Borrowings under the senior secured term loan facility amortize in equal quarterly installments in an amount equal to 1.00% per annum of the principal amount, with the remaining balance due at final maturity. The interest rate margin applicable to borrowings under the senior secured term loan facility will be, at the option of the applicable borrower (as defined in the credit agreement), either (i) the base rate (as described in the credit agreement) plus an applicable margin of 1.50% or (ii) LIBOR plus an applicable margin of 2.50%, in each case, with a step down of 0.25% if the first lien net leverage ratio is equal to or less than 4.00 to 1.00. The senior secured term loan facility is subject to a LIBOR floor of 0.50%.

The interest rate margin applicable to borrowings under the revolving loan facility will be, at the option of the borrower, either (i) the applicable base rate plus an applicable margin of 1.00%, 0.60% or 0.25% based on ICON’s current corporate family rating assigned by S&P of BB- (or lower), BB or BB+ (or higher), respectively, or (ii) LIBOR (or an alternative reference rate) plus an applicable margin of 2.00%, 1.60% or 1.25% based on ICON’s current corporate family rating assigned by S&P of BB- (or lower), BB or BB+ (or higher), respectively. In addition, lenders of under the revolving loan facility are entitled to commitment fees as a percentage of the applicable margin at the time of drawing and utilization fees dependent on the proportion of the facility drawn. At September 30, 2021, no amounts have been drawn under the revolving loan facility.

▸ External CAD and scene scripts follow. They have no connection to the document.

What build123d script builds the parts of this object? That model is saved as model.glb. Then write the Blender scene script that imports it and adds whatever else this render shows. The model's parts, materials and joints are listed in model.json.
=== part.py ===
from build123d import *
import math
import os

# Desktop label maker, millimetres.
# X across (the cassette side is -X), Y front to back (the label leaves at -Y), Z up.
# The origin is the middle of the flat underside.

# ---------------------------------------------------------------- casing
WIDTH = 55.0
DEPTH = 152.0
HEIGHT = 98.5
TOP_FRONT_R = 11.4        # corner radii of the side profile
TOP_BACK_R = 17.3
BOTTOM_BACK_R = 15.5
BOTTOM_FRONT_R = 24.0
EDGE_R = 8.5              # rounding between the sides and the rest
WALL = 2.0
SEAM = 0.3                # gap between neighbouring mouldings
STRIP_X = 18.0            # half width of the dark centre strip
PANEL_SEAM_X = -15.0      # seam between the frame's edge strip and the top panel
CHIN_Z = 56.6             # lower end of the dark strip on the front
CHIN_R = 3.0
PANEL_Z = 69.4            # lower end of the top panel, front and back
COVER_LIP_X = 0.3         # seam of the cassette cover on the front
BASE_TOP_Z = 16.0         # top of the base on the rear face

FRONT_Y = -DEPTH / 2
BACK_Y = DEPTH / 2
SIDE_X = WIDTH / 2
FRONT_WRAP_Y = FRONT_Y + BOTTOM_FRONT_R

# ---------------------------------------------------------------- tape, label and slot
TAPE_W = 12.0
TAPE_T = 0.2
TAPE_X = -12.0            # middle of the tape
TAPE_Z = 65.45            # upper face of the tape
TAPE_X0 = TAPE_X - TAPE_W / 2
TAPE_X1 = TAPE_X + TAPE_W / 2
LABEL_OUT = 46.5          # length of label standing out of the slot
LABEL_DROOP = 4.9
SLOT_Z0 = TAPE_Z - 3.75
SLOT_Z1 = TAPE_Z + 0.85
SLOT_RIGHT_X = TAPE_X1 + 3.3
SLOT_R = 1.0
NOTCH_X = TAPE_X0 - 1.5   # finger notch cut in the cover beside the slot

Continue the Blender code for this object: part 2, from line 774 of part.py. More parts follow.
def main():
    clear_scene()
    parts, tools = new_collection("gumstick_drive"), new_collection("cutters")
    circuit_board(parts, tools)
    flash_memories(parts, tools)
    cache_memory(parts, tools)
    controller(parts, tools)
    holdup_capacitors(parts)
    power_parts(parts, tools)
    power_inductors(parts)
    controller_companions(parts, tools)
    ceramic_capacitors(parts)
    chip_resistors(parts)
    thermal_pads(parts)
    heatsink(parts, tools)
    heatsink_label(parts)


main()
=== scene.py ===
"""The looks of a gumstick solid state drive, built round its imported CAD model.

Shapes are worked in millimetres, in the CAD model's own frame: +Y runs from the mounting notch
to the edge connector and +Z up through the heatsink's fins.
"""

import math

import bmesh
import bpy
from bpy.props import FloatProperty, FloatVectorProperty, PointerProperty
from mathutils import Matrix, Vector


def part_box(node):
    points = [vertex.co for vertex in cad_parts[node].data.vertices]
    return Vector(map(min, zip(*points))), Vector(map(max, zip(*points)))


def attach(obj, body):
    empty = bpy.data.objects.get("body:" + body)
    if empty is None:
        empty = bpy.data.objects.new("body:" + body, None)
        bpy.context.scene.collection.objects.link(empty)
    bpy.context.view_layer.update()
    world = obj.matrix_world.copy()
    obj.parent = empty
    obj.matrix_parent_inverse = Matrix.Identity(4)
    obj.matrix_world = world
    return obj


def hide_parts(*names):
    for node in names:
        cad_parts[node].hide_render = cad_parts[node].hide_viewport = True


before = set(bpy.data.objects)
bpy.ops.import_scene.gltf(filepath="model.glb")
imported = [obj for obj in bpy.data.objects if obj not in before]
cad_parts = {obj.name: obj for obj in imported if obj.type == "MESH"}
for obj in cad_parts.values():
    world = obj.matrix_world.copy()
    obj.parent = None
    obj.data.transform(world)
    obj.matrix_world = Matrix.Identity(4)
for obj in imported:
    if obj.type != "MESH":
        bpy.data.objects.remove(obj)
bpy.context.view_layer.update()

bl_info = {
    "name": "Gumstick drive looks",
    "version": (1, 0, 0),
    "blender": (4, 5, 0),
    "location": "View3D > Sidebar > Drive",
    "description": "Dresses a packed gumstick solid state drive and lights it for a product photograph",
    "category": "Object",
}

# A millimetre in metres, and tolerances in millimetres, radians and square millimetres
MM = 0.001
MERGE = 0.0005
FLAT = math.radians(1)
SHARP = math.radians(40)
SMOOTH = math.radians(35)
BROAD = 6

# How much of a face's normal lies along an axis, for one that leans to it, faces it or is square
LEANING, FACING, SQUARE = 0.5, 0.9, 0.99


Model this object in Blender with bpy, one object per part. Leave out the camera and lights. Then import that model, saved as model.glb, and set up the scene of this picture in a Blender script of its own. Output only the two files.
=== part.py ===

The Borrowers’ (as defined in the credit agreement) obligations under the Senior Secured Credit Facilities are guaranteed by ICON and the subsidiary guarantors. The Senior Secured Credit Facilities are secured by a lien on substantially all of ICON’s, the Borrowers’ and each of the subsidiary guarantor’s assets (subject to certain exceptions), and the Senior Secured Credit Facilities will have a first-priority lien on such assets, which will rank pari passu with the lien securing the Senior Secured Notes (see below), subject to other permitted liens.

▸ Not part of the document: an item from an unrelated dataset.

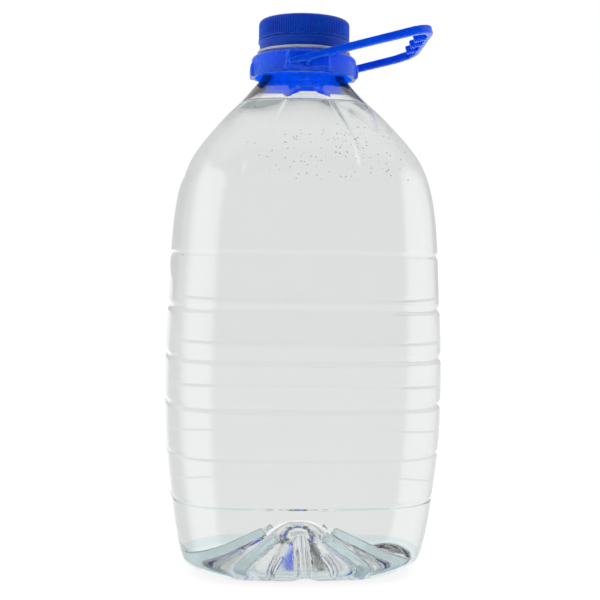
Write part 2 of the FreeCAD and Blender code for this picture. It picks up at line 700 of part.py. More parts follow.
def make_bail():
    """The carrying bail, made level with its pivot at the origin, then tilted and rolled."""
    body = new_body("bail_frame")
    outside = size.arm_inside + size.arm_width
    half_height = size.arm_height / 2
    half_grip = size.grip_height / 2

    grip_sketch = body_sketch(body, "grip_outline", "XY_Plane")
    draw_rectangle(grip_sketch, size.grip_start, -outside, size.bail_length, outside)
    grip = extrude(body, "Pad", "grip", grip_sketch, size.grip_height, "Symmetric")
    document.recompute()
    corners = [
        f"Edge{number}" for number, edge in enumerate(grip.Shape.Edges, start=1)
        if is_upright(edge) and edge.CenterOfMass.x > size.bail_length.value - TOLERANCE
    ]
    rounded = body.newObject("PartDesign::Fillet", "grip_corners")
    rounded.Base = (grip, corners)
    bind(rounded, "Radius", size.bail_corner)

    window_sketch = body_sketch(body, "grip_window", "XY_Plane")
    bar_inside = size.bail_length - size.bar_width
    bevel = size.bail_corner - size.bar_width
    turn = bevel * size.corner_share
    near = size.grip_start - size.margin
    draw_polygon(window_sketch, [
        (near, -size.arm_inside),
        (bar_inside - bevel, -size.arm_inside),
        (bar_inside - turn, -(size.arm_inside - turn)),
        (bar_inside, -(size.arm_inside - bevel)),
        (bar_inside, size.arm_inside - bevel),
        (bar_inside - turn, size.arm_inside - turn),
        (bar_inside - bevel, size.arm_inside),
        (near, size.arm_inside),
    ])
    extrude(body, "Pocket", "grip_opening", window_sketch, size.grip_height * 2, "Symmetric")

    half_rib = size.rib_width / 2
    for name, place in (("middle_rib", as_size(0)), ("outer_rib", size.rib_place)):
        rib_sketch = body_sketch(body, name + "_outline", "XY_Plane")
        draw_rectangle(rib_sketch, size.rib_tip, place - half_rib,
                       bar_inside + size.margin, place + half_rib)
        rib = extrude(body, "Pad", name, rib_sketch, size.grip_height, "Symmetric")
    mirror_front(body, "outer_ribs", [rib])

    arm_sketch = body_sketch(body, "arm_outline", "XZ_Plane", size.arm_inside)
    arm_end = size.grip_start + size.margin * 2
    draw_polygon(arm_sketch, [
        (-size.tail_reach, size.tail_lift - half_height),
        (-size.stop_half, -half_height),
        (-size.stop_half, -size.stop_depth),
        (size.stop_half, -size.stop_depth),
        (size.stop_half, -half_height),
        (arm_end, -half_grip),
        (arm_end, half_grip),
        (0, half_height),
        (-size.tail_reach, size.tail_lift + half_height * size.tail_share),
    ])
    arm = extrude(body, "Pad", "arm", arm_sketch, size.arm_width)
    mirror_front(body, "second_arm", [arm])

    length_axis = FreeCAD.Vector(1, 0, 0)
    cross_axis = FreeCAD.Vector(0, 1, 0)
    tilt = FreeCAD.Rotation(cross_axis, -size.bail_tilt.value)
    roll = FreeCAD.Rotation(length_axis, -size.bail_roll.value)
    body.Placement.Rotation = tilt.multiply(roll)
    bind(body, "Placement.Base.z", size.pivot_height)

    bail = fuse("bail_whole", [body, make_pin("front_pin", 1), make_pin("back_pin", -1)])
    bail.Label = "handle_bail"
    return bail


def make_pin(name, side):
    """A pivot pin from inside the collar's skirt into an arm, at the front or at the back."""
    pin = document.addObject("Part::Cylinder", name)
    bind(pin, "Radius", size.pin_radius)
    bind(pin, "Height", size.arm_inside + size.arm_width / 2 - size.pin_end)
    pin.Placement.Rotation = FreeCAD.Rotation(FreeCAD.Vector(1, 0, 0), 90 * side)
    bind(pin, "Placement.Base.y", -size.pin_end * side)
    bind(pin, "Placement.Base.z", size.pivot_height)
    return pin


def is_upright(edge):
    """Whether a straight edge runs along Z."""
    return isinstance(edge.Curve, Part.Line) and abs(edge.Curve.Direction.z) > 1 - TOLERANCE


# ---- Build, check and write ----------------------------------------------------------------

def check_document():
    """Stop if any object of the document failed to compute."""
    for item in document.Objects:
        if "Invalid" in item.State or "Error" in item.State:
            raise RuntimeError(f"{item.Name} did not compute: {item.State}")


def check_part(part):
    """Stop if a sub-part isn't whole and valid, and print what it is."""
    shape = part.Shape
    if shape.isNull() or not shape.isValid() or not shape.Solids:
        raise RuntimeError(f"{part.Label} has no valid solid")
    box = shape.BoundBox
    print(f"{part.Label:14s} solids {len(shape.Solids):2d}  volume {shape.Volume:10.1f}"
          f"  z {box.ZMin:7.2f} to {box.ZMax:7.2f}  x {box.XMin:7.2f} to {box.XMax:7.2f}")


parts = [
    make_bottle(),
    make_cap(),
    make_liner(),
    make_tamper_band(),
    make_bridges(),
    make_collar(),
    make_bail(),
]
document.recompute()
check_document()
for part in parts:
    check_part(part)
os.makedirs("parts", exist_ok=True)
for part in parts:
    part.Shape.exportStep(f"parts/{part.Label}.step")
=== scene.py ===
import math

import bmesh
import bpy
import numpy as np
from mathutils import Matrix, Vector


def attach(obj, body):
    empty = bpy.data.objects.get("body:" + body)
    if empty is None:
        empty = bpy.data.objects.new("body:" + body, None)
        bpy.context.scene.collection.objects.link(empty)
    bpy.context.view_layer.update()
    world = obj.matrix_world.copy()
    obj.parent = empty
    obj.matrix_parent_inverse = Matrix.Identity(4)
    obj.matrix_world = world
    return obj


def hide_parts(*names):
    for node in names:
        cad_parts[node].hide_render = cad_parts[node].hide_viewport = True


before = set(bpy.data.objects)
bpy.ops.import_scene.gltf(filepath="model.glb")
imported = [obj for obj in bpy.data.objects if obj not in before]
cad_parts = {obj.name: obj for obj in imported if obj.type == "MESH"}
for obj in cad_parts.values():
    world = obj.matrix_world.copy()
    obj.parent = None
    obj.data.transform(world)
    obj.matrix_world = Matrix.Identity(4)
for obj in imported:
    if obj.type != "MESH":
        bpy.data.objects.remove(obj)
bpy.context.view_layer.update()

# A five-litre water jug, filled. Shapes are worked out in millimetres, in the frame's own axes:
# +Z up, the bail's grip towards +X, the origin on the floor under the middle of the jug.

MM = 0.001
QUARTER = math.pi / 2
EIGHTH = math.pi / 4

# The blown form: height, half width across the flats, and the radii of its corners and of its
# bowed sides as shares of that half width.
LEVELS = np.array([
    (0.0, 60.5, 0.62, 4.0),
    (4.5, 66.4, 0.50, 4.0),
    (12.0, 70.2, 0.44, 4.0),
    (24.0, 72.8, 0.42, 4.0),
    (43.4, 75.5, 0.42, 4.0),
    (69.3, 78.2, 0.42, 4.0),
    (96.0, 79.1, 0.42, 4.0),
    (121.5, 78.9, 0.42, 4.0),
    (148.0, 77.7, 0.42, 4.0),
    (177.0, 75.9, 0.42, 4.0),
    (203.0, 73.6, 0.42, 4.0),
    (217.0, 70.8, 0.43, 3.8),
    (231.0, 65.2, 0.45, 3.5),
    (245.0, 55.1, 0.50, 3.0),
    (258.0, 44.0, 0.60, 2.2),
    (268.0, 34.4, 0.74, 1.5),
    (275.0, 28.4, 0.90, 1.12),
    (280.0, 23.95, 0.97, 1.02),
])

# Ring grooves: height, depth and half the height of the softened hollow.
GROOVES = [
    (43.4, 0.8, 2.0),
    (69.3, 0.8, 2.0),
    (96.0, 1.3, 3.1),
    (121.5, 1.3, 3.1),
    (148.0, 1.3, 3.1),
    (177.0, 0.8, 2.0),
]

# The wall, which grows thicker between the shoulder and the end of the blown form. The rows of
# its inside stop at INNER_TOP, where the bore's rings take over.
WALL, NECK_WALL = 0.5, 1.6
THICKER_FROM, BLOWN_TOP = 263.5, 279.0
INNER_TOP = 277.0

# The sunk panel on each side of the shoulder: its depth, the heights and half widths of its two
# ends, the radius of its corners, and half the width of its soft edge.
PANEL_DEPTH = 1.3
PANEL_LOW, PANEL_HIGH = 214.0, 266.0
PANEL_LOW_HALF, PANEL_HIGH_HALF = 37.0, 11.0
PANEL_CORNER = 7.0
PANEL_EDGE = 1.1

# The push-up: a cone from the feet, with a ball on top of it. The channels reach up the side to
# CHANNEL_TOP, and the base's rougher finish with its painted shade reaches up to HEEL_TOP.
DOME_RADIUS, DOME_HEIGHT = 22.0, 26.0
SKIRT_RADIUS, SKIRT_TOP_RADIUS, SKIRT_HEIGHT = 57.0, 14.0, 20.4
CHANNEL_COUNT = 8
CHANNEL_TOP = 9.0
HEEL_TOP = 9.0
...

On September 27, 2021, the Company repaid $13.8 million of the senior secured term loan facility and made a quarterly interest payment of $40.4 million.

Senior Secured Notes

In addition to the Senior Secured Credit Facilities, on July 1, 2021, a subsidiary of the Company issued $500 million in aggregate principal amount of 2.875% senior secured notes due 2026 in a private offering (the “Offering”). The Senior Secured Notes will mature on July 15, 2026. The proceeds from the Offering and borrowings made under the Senior Secured Credit Facilities, together with cash on hand, were used to (i) fund the cash consideration payable by ICON for the Merger, (ii) repay existing indebtedness of ICON and PRA and (iii) pay fees and expenses related to the Merger, the Offering and the Senior Secured Credit Facilities. The Senior Secured Notes are guaranteed on a senior secured basis by ICON and its direct and indirect subsidiaries that guarantee the Senior Secured Credit Facilities.

2020 Senior Notes

On December 8, 2020, the Company issued new senior notes, (the "2020 Senior Notes") for aggregate gross proceeds of $350.0 million in the private placement market. The 2020 Senior Notes were issued in two tranches; Series A Notes of $275.0 million at a fixed interest rate of 2.32% and Series B Notes of $75.0 million at a fixed interest rate of 2.43%. The effective interest rate was adjusted by the impact of an interest rate cash flow hedge which was entered into in advance of the rate fixing date. This cash flow hedge was deemed to be fully effective in accordance with ASC 815 'Derivatives and Hedging'. The realized loss related to this derivative was recorded within other comprehensive income and amortized over the life of the 2020 Senior Notes. The effective rate on the 2020 Senior Notes was fixed at 2.41%.
In connection with the Merger, the Company was required to repay the 2020 Senior Notes prior to entering into the Senior Secured Credit Facilities and the Senior Secured Notes. In June 2021, ICON committed to entering into the Senior Secured Credit Facilities and the Senior Secured Notes and therefore committed to replacing the 2020 Senior Notes. The 2020 Senior Notes have been repaid and long term financing consisting of the Senior Secured Credit Facilities and the Senior Secured Notes have been drawn. The 2020 Senior Notes were repaid on July 1, 2021 inclusive of early repayment charges. The total repayment on July 1, 2021 was $364.0 million.

Fair Value of Debt
The estimated fair value of the Company’s debt was $6,035.1 million at September 30, 2021. The fair values of the Senior Secured Credit Facilities and Senior Secured Notes were determined based on Level 2 inputs, which are primarily based on rates at which the debt is traded among financial institutions adjusted for the Company's credit standing.